II. Saint Joseph, à proprement parler, a été le premier pèlerin de la loi nouvelle. On avait sous la loi ancienne les pèlerinages au Temple, et, au quarantième jour de la naissance du divin Enfant, Joseph et Marie en firent un pour faire accomplir dans ce temple figuratif les prescriptions de la loi par celui qui était le terme de la loi. Là nous pouvons voir comme un mélange, où, si l’on aime mieux, l’anneau qui relie les pèlerinages de la loi ancienne avec les pèlerinages de la loi nouvelle. Mais nous avons un pèlerinage tout nouveau, la fuite en Egypte et le retour à Jérusalem. Qu’est-ce qu’un pèlerinage? Un voyage de piété dans un but saint. La fuite en Egypte eut pour but, en mettant Jésus-Christ à l’abri d’Hérode, de sanctifier les futurs pèlerinages des apôtres et cette Egypte dont le paganisme antique avait inventé de si absurdes divinités. Au milieu du culte public rendu à Osiris, au boeuf Apis, aux chiens, aux chats et aux légumes que je ne veux pas nommer, Jésus, petit enfant inconnu, portait son innocence, sa pauvreté, sa bénignité, et Joseph était le chef de la sainte caravane. Oh! messieurs les directeurs de pèlerinage, quelle dévotion ne devez-vous pas avoir pour saint Joseph, le premier des directeurs sous la loi de grâce d’une oeuvre semblable aux vôtres! Et vous, pieux pèlerins, quels modèles, quand vous vous laissez mener, quels modèles ne trouvez-vous pas en Jésus et Marie se laissant conduire par un homme qui ne les consultait jamais, parlait peu et faisait beaucoup.

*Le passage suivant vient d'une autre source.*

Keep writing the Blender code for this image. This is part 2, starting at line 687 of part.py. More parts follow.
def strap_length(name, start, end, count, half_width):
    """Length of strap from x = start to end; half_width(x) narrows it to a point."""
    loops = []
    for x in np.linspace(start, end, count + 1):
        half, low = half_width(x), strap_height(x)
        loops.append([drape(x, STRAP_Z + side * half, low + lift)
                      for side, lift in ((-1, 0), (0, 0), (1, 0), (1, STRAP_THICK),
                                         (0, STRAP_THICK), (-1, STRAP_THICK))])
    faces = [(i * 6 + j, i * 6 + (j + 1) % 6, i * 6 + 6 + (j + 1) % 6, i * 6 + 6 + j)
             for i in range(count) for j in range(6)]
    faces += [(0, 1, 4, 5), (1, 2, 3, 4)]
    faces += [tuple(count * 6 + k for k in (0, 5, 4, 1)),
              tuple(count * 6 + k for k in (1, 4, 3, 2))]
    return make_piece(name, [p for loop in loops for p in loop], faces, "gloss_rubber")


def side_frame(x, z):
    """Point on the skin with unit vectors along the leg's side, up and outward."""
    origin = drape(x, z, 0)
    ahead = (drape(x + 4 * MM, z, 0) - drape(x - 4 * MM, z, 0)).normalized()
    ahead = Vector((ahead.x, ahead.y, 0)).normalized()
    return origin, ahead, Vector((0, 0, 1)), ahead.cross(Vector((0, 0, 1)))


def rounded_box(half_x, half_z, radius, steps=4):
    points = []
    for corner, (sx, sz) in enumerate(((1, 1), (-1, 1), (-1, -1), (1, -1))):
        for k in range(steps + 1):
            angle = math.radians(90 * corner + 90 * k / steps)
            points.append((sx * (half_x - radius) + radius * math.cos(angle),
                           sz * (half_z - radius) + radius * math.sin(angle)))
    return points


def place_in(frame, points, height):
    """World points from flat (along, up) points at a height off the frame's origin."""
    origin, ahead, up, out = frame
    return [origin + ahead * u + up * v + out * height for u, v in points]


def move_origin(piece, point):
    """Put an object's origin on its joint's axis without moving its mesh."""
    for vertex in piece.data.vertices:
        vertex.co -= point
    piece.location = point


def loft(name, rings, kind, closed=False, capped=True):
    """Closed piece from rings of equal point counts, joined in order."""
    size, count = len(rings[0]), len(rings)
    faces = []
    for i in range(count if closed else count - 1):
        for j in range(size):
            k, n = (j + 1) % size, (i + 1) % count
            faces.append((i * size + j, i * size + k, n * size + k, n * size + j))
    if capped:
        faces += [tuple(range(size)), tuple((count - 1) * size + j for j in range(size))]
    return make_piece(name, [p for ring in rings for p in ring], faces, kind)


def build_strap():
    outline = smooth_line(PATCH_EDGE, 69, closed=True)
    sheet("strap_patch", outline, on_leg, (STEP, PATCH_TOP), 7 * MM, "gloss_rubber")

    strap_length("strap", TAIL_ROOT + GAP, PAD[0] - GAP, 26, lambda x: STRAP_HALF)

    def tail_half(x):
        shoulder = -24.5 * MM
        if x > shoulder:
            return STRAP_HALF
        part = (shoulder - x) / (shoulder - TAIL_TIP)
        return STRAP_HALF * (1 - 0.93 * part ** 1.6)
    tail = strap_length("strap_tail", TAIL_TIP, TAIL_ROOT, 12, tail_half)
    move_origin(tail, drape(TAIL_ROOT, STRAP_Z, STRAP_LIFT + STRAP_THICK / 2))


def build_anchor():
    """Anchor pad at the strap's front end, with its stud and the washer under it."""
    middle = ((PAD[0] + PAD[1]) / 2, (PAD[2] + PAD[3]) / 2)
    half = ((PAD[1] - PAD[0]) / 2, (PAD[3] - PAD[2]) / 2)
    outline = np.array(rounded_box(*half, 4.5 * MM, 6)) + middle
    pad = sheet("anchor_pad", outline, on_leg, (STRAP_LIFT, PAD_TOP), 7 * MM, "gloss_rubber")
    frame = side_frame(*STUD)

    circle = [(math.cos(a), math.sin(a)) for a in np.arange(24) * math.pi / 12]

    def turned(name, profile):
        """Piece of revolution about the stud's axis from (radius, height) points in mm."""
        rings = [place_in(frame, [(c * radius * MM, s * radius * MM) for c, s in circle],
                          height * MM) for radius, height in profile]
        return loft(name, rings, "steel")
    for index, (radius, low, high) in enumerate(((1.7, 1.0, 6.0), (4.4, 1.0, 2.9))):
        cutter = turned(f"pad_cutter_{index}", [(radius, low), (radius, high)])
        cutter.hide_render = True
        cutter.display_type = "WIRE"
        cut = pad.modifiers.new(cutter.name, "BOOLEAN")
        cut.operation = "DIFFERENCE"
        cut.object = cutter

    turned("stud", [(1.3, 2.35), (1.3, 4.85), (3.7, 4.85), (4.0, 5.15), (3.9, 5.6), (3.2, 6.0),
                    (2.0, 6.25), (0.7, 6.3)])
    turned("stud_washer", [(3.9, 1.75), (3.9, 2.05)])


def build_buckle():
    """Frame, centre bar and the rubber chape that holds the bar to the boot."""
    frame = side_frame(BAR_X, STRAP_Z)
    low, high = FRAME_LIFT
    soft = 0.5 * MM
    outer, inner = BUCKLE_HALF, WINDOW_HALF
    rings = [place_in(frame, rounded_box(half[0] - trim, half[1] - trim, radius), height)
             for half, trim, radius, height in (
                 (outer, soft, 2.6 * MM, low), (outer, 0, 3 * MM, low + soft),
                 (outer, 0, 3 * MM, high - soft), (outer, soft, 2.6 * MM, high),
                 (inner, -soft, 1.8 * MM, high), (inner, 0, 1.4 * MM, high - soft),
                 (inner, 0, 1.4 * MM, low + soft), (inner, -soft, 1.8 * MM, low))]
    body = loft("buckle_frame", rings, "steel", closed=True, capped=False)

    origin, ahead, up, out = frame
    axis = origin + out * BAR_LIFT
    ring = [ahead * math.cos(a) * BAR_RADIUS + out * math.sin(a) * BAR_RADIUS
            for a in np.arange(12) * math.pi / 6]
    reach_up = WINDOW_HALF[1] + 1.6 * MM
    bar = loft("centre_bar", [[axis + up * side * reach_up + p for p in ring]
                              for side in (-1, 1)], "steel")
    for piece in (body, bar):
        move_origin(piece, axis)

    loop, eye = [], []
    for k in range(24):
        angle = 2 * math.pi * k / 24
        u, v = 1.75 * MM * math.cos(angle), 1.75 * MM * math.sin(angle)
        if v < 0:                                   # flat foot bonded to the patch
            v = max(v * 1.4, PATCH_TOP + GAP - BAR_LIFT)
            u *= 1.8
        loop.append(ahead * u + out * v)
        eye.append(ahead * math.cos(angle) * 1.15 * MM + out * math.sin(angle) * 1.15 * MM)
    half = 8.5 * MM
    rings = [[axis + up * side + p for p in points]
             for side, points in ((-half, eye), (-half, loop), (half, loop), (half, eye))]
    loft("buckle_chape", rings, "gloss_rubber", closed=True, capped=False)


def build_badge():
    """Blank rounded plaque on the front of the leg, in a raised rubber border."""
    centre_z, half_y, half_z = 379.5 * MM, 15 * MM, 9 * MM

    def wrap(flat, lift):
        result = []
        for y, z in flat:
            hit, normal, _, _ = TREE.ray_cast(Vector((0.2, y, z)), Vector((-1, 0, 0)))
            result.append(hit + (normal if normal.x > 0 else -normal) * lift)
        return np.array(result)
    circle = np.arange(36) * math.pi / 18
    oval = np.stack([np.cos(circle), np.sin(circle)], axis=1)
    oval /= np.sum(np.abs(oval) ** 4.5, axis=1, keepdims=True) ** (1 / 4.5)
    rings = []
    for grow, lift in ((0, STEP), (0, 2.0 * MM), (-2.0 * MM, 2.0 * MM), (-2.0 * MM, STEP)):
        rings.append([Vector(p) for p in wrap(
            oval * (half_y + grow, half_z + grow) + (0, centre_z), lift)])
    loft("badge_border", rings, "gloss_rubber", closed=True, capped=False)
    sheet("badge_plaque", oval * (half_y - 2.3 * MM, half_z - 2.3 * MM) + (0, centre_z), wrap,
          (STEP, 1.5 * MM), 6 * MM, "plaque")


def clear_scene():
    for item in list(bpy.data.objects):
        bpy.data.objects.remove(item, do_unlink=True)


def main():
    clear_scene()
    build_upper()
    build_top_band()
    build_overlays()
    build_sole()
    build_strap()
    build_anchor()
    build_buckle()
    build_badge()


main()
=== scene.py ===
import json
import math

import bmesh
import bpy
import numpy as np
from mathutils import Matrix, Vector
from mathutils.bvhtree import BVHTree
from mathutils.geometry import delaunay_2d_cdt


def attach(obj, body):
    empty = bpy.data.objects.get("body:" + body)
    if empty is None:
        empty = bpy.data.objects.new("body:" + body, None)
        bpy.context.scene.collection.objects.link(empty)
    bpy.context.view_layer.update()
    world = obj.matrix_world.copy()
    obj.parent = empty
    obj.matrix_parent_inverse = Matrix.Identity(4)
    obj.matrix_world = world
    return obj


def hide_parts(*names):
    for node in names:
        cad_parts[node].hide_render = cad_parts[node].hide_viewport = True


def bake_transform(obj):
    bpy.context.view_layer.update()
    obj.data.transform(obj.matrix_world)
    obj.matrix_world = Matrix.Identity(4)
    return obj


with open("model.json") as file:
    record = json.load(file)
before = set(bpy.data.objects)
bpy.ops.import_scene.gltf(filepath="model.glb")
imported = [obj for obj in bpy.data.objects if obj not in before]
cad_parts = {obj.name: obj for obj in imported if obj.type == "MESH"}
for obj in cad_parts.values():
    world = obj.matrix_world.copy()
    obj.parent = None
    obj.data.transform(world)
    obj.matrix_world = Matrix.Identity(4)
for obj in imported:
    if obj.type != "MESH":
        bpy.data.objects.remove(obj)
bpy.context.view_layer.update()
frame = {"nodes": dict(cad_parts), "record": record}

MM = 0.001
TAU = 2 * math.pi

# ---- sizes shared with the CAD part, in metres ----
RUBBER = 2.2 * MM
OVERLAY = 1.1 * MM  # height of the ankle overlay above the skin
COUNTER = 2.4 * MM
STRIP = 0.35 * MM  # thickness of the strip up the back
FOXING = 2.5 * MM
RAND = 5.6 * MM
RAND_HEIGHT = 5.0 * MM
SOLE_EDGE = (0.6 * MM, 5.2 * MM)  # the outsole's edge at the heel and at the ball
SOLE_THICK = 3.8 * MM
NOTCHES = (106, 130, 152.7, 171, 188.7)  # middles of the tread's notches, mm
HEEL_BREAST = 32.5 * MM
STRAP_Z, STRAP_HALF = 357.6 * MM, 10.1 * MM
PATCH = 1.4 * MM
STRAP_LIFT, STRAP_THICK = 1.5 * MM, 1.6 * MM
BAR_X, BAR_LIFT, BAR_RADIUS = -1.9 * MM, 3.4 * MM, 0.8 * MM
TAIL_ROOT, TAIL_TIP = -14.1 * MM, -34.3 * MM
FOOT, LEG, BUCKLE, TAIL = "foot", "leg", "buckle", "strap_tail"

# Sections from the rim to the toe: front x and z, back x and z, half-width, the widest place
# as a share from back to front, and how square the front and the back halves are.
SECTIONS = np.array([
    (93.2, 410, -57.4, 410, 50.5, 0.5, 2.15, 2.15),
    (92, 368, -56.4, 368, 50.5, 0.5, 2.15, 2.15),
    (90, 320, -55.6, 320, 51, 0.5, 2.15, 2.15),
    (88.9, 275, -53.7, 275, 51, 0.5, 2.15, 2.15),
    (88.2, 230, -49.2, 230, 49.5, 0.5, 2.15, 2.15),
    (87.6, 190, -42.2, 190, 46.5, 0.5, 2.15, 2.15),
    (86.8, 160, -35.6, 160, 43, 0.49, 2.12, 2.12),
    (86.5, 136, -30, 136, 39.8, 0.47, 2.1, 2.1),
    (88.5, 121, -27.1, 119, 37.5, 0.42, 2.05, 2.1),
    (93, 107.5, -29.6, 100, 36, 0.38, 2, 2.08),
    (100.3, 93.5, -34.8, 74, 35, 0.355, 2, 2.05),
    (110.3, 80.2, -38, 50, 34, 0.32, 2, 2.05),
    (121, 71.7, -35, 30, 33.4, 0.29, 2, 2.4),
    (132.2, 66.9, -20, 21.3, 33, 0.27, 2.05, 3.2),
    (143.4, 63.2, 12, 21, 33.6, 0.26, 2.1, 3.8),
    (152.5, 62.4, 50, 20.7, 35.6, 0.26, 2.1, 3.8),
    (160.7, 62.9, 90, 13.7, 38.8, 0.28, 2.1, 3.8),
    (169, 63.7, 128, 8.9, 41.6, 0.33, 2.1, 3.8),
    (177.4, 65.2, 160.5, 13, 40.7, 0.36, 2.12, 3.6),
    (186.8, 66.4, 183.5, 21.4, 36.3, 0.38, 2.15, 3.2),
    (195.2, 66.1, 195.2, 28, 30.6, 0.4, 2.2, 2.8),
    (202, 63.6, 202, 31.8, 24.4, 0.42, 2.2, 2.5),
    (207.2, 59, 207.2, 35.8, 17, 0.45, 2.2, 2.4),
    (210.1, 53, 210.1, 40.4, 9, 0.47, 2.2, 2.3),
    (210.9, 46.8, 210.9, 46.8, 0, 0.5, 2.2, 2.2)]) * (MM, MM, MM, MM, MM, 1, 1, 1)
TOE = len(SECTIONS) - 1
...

Après cela il faut bien dire que saint Joseph était un très grand saint. Et telle est peut-être une des raisons prophétiques, qui ont porté Pie IX à proclamer saint Joseph patron de l’Eglise, à une époque où les pèlerinages allaient fournir les moyens de faire de magnifiques actes publics de foi catholique.

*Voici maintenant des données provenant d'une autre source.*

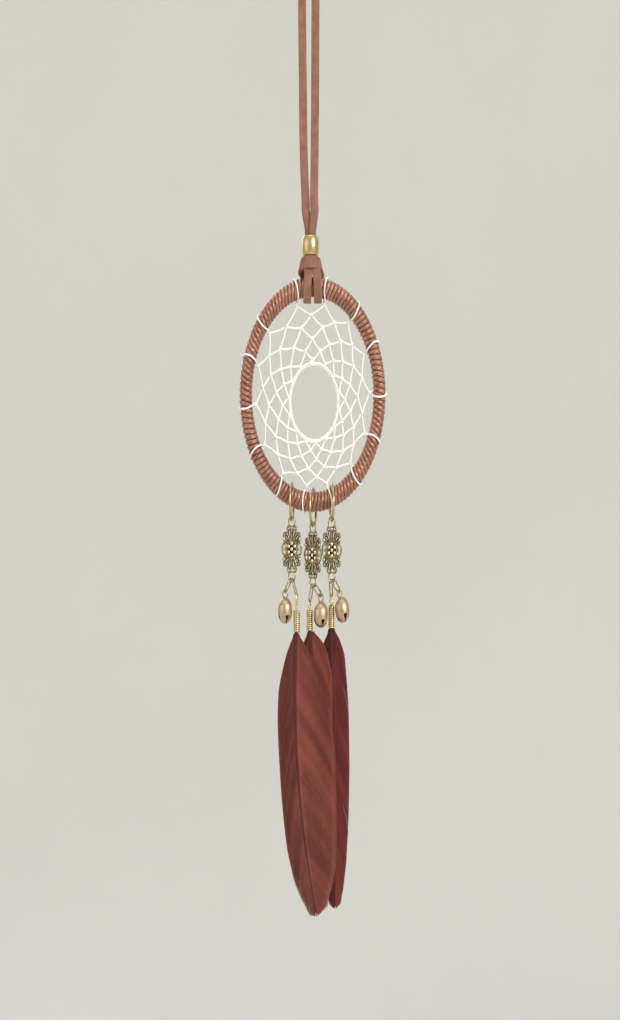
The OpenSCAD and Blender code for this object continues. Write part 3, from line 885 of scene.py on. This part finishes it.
class Plate:
    """Draws filigree in a connector's own plane, in millimetres: x to the right, z up, out to the front."""

    def __init__(self, node):
        self.middle, self.long, self.wide, self.thin, _ = axes_of(node)
        self.right = self.wide * np.sign(self.wide[0] or 1)
        self.shape = Shape()

    def place(self, points):
        x, out, z = np.moveaxis(np.asarray(points, float) * MM, -1, 0)[..., None]
        return self.middle + x * self.right + out * self.thin + z * self.long

    def loop(self, centre, half_wide, half_high, turn, wire, relief, point=0.0, out=0.0, thick=WIRE_T):
        """A closed loop of wire, drawn to a point at its lower end."""
        t = full_turn(48)
        x = half_wide * np.cos(t) * (1 - point * (1 - np.sin(t)) / 2)
        z = half_high * np.sin(t)
        c, s = math.cos(turn), math.sin(turn)
        flat = np.stack([centre[0] + c * x - s * z, np.full_like(t, out), centre[1] + s * x + c * z], -1)
        self.wire(flat, wire, relief, True, thick)

    def wire(self, flat, wire, relief, closed=False, thick=WIRE_T):
        path = self.place(flat)
        side, up = upright(path, self.thin, closed)
        section = round_section(1, 12)
        self.shape.sweep(path, side, up, section * np.array([wire / 2, thick / 2]) * MM, closed)
        self.mark(relief + 0.35 * np.tile(section[:, 1], len(path)))

    def bead(self, x, z, radius, out=0.32, relief=0.8, flat=0.75):
        centre = self.place([x, out, z])
        self.shape.ball(centre, radius * MM, self.thin, flat)
        height = (self.shape.points[-1] - centre) @ self.thin / (radius * MM * flat)
        self.mark(relief * np.clip(0.55 + 0.5 * height, 0.1, 1.1))

    def mark(self, relief):
        """Says how far each of the last shell's points stands out, for the antique finish."""
        self.shape.values.setdefault("relief", []).append(relief)


def connector(side):
    """Antique filigree: an eye at each end, teardrop loops, side loops, and a flower of seven beads."""
    node = f"connector_{side}"
    plate = Plate(node)
    for end in (-1, 1):
        plate.loop((0, end * EYE_Z), EYE_R, EYE_R, 0, EYE_WIRE, 0.35, thick=EYE_WIRE)
        plate.bead(0, end * 4.95, 0.42, 0.2)
        for way in (-1, 1):
            for lean, x, z, wide, high in TEARDROPS:
                turn = -way * end * math.radians(lean) + (0 if end > 0 else math.pi)
                plate.loop((way * x, end * z), wide, high, turn, 0.56, 0.3, 0.42)
                plate.loop((way * x, end * z), wide * 0.45, high * 0.6, turn, 0.34, 0.12, 0.5, -0.05)
            plate.bead(way * 3.02, end * 2.35, 0.5, 0.2)
            plate.bead(way * 0.62, end * 2.3, 0.34, 0.25, 0.6)
            plate.bead(way * 1.62, end * 4.15, 0.3, 0.15, 0.7)
            scroll = [
                (way * (1.2 + 1.8 * t), 0, end * (1.2 + 0.95 * t - 0.45 * math.sin(math.pi * t)))
                for t in np.linspace(0, 1, 12)
            ]
            plate.wire(scroll, 0.6, 0.25)
    for way in (-1, 1):
        plate.loop((way * 2.7, 0), 0.85, 1.4, 0, 0.6, 0.32)
        plate.bead(way * 2.7, 0, 0.38, 0.1, 0.75)
    plate.loop((0, 0), 2.05, 2.05, 0, 0.6, 0.2, out=-0.08)
    plate.bead(0, 0, 1.75, -0.2, 0.05, 0.22)
    plate.bead(0, 0, 0.56, 0.42, 0.95)
    for i in range(6):
        turn = math.radians(60 * i + 30)
        plate.bead(1.32 * math.cos(turn), 1.32 * math.sin(turn), 0.54, 0.34, 0.95)
    return plate.shape.build(f"filigree_{node}", ANTIQUE, node, "connector", node)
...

III. Le terme du pèlerinage conduit par saint Joseph fut Nazareth, le pays des travaux du charpentier. Quel est un des plus grands problèmes du jour? N’est-ce pas celui du travail? Cette Exposition titanesque, au sens satanique du mot, qui est pour plusieurs un défi de la matière jeté à l’esprit de Dieu, où l’on entasse Pélion sur Ossa pour escalader le ciel, avec des machines, des concerts, des pagodes chinoises, des maisons russes; ces prolétaires venus de tous les pays pour construire la Babel du Trocadéro, non loin du Sennaux du Champ de Mars; ces canons perfectionnés pour mieux se tuer entre nations devenues soeurs, au nom de la fraternité; ces vins d’honneur offerts avec pompe, quand le phyloxera ne nous laissera bientôt plus une vigne sur pied; ces murmures montant toujours de je ne sais quelles couches et de je ne sais quels bas-fonds; ces aspirations à tous les renversements et à tous les abîmes…, qu’est-ce que c’est pour résoudre ce qu’on appelle le problème du travail, en face de l’atelier de Nazareth, de la hache et de la scie de Joseph? Ah! qui nous rendra ces ouvriers honnêtes et contents ici-bas, parce que, comme Joseph, ils se contentent de peu et ont des espérances éternelles? Allons à Nazareth, conduisons-y le plus grand nombre d’ouvriers, et apprenons- leur que le bonheur ne consiste pas à satisfaire les appétits de la chair, mais à les dompter, parce que le bonheur n’est pas du temps, mais de la vie éternelle, à condition que l’on croira à la providence de Dieu, à l’immortalité de l’âme et au salut des hommes par celui qui passa pour le fils du saint ouvrier Joseph.

IV. Mais le plus grand motif d’invoquer saint Joseph, comme patron de l’Eglise universelle, c’est qu’il fut le père nourricier de Notre-Seigneur. Nourricier, entendez bien. Or, celui qui a nourri la tête de l’Eglise en doit aujourd’hui nourrir le corps. Partout l’Eglise est dépouillée; les prêtres, les religieux et les religieuses meurent de faim; le Pape lui-même reçoit l’aumône de ses enfants « Unde ememus panem, ut manducent hi*? Où acheter du pain pour nourrir tout ce monde? » disait dans le désert Notre-Seigneur à saint Philippe. Les chrétiens disent à saint Joseph: « Père nourricier du divin Enfant, du pain pour les ouvriers apostoliques qui en manquent ». En face de cette indigence, saint Joseph a une rude besogne, mais il saura bien en venir à bout. Allez à Joseph, disait Pharaon aux Egyptiens affamés; allez à Joseph, a dit Pie IX au clergé sans pain. Les greniers, non de l’Egypte, mais de la charité divine, s’ouvriront à la voix du céleste intendant. Il est bien plus puissant que le fils de Jacob; invoquons-le avec foi, il nous exaucera avec largesses.

Saint Joseph, obtenez-nous de devenir des chrétiens d’oraison, de pieux et fervents pèlerins, des ouvriers comme vous le fûtes, des hommes confiants en votre protection, même pour nos besoins corporels. Nous attendons de vous cette quadruple faveur.